Task prompt
Restate all of the data exactly.
*****
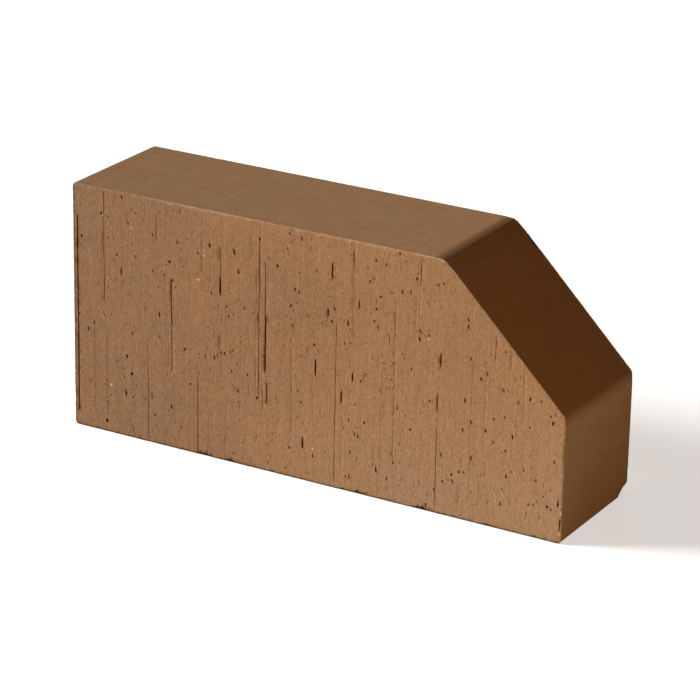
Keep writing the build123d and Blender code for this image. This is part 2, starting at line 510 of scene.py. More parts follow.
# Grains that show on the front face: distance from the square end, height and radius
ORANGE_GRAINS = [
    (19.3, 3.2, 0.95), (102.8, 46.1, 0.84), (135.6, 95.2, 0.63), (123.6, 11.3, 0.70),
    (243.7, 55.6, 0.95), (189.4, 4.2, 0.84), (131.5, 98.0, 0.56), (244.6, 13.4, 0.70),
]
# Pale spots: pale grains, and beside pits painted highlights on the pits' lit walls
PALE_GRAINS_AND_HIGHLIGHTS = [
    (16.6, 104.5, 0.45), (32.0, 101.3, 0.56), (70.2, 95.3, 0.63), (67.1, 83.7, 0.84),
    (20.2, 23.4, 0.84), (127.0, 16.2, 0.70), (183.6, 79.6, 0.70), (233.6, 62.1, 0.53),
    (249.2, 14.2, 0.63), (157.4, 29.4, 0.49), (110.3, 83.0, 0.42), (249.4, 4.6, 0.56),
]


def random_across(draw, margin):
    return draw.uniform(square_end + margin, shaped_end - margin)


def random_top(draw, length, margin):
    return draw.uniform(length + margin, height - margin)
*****
Answer to the exercise
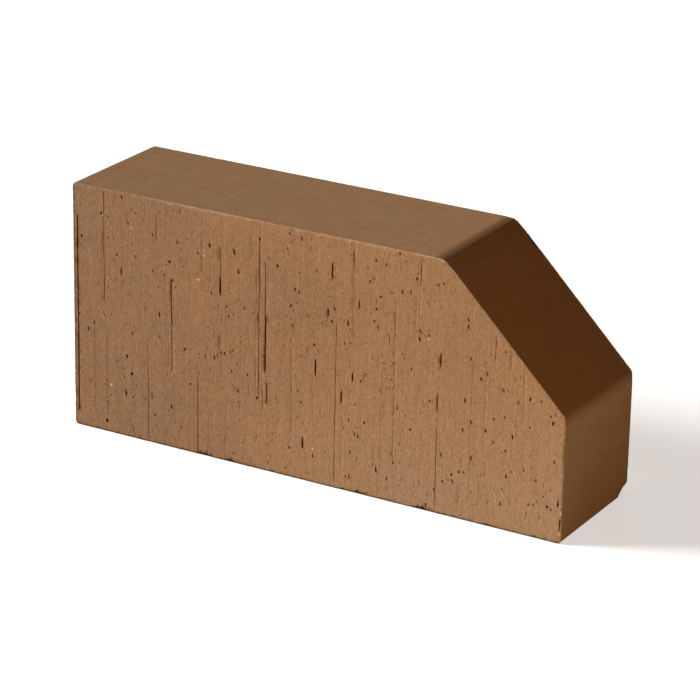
Keep writing the build123d and Blender code for this image. This is part 2, starting at line 510 of scene.py. More parts follow.
# Grains that show on the front face: distance from the square end, height and radius
ORANGE_GRAINS = [
    (19.3, 3.2, 0.95), (102.8, 46.1, 0.84), (135.6, 95.2, 0.63), (123.6, 11.3, 0.70),
    (243.7, 55.6, 0.95), (189.4, 4.2, 0.84), (131.5, 98.0, 0.56), (244.6, 13.4, 0.70),
]
# Pale spots: pale grains, and beside pits painted highlights on the pits' lit walls
PALE_GRAINS_AND_HIGHLIGHTS = [
    (16.6, 104.5, 0.45), (32.0, 101.3, 0.56), (70.2, 95.3, 0.63), (67.1, 83.7, 0.84),
    (20.2, 23.4, 0.84), (127.0, 16.2, 0.70), (183.6, 79.6, 0.70), (233.6, 62.1, 0.53),
    (249.2, 14.2, 0.63), (157.4, 29.4, 0.49), (110.3, 83.0, 0.42), (249.4, 4.6, 0.56),
]


def random_across(draw, margin):
    return draw.uniform(square_end + margin, shaped_end - margin)


def random_top(draw, length, margin):
    return draw.uniform(length + margin, height - margin)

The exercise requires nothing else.